Municipal building in Milnrow, Greater Manchester, England

Milnrow Town Hall, formerly known as Milnrow Council Offices (and originally the Local Board Offices), is a former municipal building in Newhey Road, Milnrow, a town in Greater Manchester in England. Built together with an attached fire station, it opened in 1889 and forms a group with the neighbouring former police station (1886) and Milnrow's Carnegie Library (1907). The building, which for decades served as the offices and meeting place of Milnrow Urban District Council, is currently vacant.

==History==
Following significant population growth, largely associated with the number of cotton mills in the area, a local board of health was established in Milnrow in 1870. The local board decided to commission dedicated offices in which to hold its meetings. The site they selected was open land on the northeast side of Newhey Road. The Milnrow School, established in 1726 (where 'Tim Bobbin' famously taught), formerly stood on the site.

Construction work on the offices started in 1885. The building was designed in the Gothic Revival style, built in sandstone and was completed in 1889. The design had an asymmetrical main frontage facing onto Newhey Road, with a central clock tower flanked by the fire station to the left and the town hall to the right. The single-bay clock tower featured a small window on the ground floor with an architrave above, a large mullioned and transomed window on the first floor, surmounted by an entablature inscribed with the words "Milnrow Local Board of Health", a date stone with the date "1889" and a gable above. There was originally a wooden clock turret, with a belfry, a spire and a weather vane, behind the gable; the hour-striking clock was by J. B. Joyce & Co. The town hall to the right was of three bays: in the centre was an arched entrance (with an archivolt, a hood mould and a keystone) on the ground floor, and an oriel window flanked by pinnacles on the first floor, all surmounted by a gable, while the other two bays were fenestrated by mullioned and transomed windows on both floors; the roof was topped with a flèche. The fire station to the left was also of three bays with a central gable, but lower in height and with less ornamentation than the town hall.

In 1894, the board was succeeded by Milnrow Urban District Council, which maintained its headquarters in the building which became known as the town hall. A Carnegie library was added, set back between the town hall and the police station, to a design by Butterworth and Duncan, in 1908. The library included a lecture room on the first floor, which doubled as the council chamber. The original clock turret was dismantled and replaced by a taller stone tower of much plainer design, probably in the late 1930s.

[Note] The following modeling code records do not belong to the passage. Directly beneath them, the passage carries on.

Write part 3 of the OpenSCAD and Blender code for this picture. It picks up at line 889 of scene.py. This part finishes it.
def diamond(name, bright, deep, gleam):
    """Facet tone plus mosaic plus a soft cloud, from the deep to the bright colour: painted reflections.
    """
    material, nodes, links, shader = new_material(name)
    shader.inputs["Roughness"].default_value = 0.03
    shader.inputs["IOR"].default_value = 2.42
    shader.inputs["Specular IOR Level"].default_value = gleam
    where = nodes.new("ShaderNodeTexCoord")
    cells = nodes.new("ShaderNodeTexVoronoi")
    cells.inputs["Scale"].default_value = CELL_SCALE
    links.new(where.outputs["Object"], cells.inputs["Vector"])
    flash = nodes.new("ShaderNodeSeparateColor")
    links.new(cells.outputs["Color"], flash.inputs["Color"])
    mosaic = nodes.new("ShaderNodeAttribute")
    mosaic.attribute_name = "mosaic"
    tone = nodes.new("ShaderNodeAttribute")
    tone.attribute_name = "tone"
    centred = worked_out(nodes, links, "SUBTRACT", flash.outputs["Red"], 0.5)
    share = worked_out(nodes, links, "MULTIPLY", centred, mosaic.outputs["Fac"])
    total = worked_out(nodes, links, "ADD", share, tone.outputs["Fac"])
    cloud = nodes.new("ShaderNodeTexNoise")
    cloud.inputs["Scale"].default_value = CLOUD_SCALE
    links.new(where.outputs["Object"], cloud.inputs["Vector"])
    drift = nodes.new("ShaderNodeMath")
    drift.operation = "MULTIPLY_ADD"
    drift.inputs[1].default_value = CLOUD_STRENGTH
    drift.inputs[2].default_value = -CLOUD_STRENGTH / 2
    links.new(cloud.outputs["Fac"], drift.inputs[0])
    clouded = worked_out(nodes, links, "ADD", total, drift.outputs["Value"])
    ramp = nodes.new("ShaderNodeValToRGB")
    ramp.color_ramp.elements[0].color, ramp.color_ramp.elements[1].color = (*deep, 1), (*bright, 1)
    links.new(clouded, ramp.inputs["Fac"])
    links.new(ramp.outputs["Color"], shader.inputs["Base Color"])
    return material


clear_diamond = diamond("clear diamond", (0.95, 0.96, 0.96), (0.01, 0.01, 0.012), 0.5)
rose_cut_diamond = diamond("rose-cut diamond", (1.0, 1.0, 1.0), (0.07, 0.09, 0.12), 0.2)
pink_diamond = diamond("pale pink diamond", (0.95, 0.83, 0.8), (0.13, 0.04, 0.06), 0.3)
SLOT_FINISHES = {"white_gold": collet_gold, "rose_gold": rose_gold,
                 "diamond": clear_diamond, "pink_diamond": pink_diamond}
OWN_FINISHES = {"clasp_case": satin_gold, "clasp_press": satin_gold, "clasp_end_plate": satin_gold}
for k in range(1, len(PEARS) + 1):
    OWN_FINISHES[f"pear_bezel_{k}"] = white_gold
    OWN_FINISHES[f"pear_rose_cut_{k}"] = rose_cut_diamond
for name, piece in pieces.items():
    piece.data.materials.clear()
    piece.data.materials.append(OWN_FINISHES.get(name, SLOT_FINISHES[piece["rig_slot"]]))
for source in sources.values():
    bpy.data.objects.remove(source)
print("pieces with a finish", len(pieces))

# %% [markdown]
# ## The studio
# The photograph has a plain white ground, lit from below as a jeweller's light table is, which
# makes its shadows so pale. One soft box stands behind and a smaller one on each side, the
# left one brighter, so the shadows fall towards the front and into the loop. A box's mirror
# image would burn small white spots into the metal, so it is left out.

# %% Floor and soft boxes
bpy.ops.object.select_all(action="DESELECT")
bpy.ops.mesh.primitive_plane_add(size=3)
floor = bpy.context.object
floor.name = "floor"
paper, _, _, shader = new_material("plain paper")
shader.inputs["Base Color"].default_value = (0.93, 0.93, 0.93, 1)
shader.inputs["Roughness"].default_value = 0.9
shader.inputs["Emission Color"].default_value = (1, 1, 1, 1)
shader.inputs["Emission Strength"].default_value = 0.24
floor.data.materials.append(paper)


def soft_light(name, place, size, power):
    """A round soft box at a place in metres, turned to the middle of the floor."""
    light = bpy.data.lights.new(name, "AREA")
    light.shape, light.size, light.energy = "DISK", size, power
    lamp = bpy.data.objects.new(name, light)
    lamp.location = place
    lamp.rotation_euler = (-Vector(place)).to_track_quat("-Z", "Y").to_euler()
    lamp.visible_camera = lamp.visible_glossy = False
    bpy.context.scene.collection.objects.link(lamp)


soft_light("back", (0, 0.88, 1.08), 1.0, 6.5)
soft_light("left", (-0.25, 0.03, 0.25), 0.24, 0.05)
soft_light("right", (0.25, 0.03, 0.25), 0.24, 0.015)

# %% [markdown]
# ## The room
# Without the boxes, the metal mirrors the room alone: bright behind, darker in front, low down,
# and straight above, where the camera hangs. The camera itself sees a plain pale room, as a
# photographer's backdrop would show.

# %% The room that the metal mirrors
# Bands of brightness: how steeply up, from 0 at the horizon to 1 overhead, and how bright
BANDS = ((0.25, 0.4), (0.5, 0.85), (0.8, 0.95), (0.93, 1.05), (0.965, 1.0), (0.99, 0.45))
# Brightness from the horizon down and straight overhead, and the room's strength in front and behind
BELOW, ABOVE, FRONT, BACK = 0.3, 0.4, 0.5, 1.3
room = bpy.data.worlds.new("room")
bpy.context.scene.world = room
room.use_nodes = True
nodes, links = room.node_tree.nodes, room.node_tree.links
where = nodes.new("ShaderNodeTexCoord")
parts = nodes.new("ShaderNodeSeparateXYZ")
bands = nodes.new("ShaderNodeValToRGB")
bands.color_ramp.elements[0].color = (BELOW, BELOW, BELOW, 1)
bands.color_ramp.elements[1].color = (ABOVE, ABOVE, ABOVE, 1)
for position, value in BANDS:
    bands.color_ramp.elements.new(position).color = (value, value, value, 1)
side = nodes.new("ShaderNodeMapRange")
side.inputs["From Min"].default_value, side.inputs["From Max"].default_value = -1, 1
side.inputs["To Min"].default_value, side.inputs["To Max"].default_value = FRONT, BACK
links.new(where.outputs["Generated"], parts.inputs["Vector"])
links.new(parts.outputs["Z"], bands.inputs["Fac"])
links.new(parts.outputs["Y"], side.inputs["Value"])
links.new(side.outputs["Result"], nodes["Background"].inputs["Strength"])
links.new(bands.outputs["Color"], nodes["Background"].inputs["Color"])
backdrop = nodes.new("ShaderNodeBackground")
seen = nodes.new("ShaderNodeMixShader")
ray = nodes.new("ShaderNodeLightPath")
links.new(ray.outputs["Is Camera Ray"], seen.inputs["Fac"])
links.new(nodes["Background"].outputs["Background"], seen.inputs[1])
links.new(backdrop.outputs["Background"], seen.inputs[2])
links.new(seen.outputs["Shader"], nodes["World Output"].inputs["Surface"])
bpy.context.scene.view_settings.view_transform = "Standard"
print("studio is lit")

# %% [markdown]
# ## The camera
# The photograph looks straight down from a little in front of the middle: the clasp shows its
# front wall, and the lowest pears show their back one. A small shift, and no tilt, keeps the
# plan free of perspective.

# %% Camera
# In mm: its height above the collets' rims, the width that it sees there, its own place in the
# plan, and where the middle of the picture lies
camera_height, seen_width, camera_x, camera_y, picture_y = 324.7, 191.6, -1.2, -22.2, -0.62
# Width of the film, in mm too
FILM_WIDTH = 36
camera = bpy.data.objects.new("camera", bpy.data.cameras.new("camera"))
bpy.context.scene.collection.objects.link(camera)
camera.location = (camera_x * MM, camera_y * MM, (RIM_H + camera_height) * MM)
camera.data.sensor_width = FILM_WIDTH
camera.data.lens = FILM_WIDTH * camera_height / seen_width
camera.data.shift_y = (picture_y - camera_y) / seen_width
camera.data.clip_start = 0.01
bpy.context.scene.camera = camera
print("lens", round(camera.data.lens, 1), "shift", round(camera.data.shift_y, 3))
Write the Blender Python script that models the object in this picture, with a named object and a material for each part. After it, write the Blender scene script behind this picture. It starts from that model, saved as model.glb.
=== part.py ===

The building continued to serve as the meeting place of the district council for much of the 20th century, but ceased to be the local seat of government when the enlarged Rochdale Borough Council was formed in 1974. The building briefly served as the health department of the new council. However, in 1979, the health department moved to new offices in central Rochdale.

In 2002, the building was sold to Milnrow Properties Limited, who were granted planning permission 'to convert the building into four new apartments while retaining its character'. In 2005, plans were put forward to demolish the building and construct two apartment blocks, but these proposals were abandoned in the face of local opposition. Subsequently they allowed the building to fall into a state of disrepair.

The adjacent library was grade II listed in 2012. A lobby organisation entitled "The Friends of Milnrow Clock Tower and Library Group" was launched in 2014, with the aim of restoring public access to the former council chamber, and returning the town hall clock tower to working order.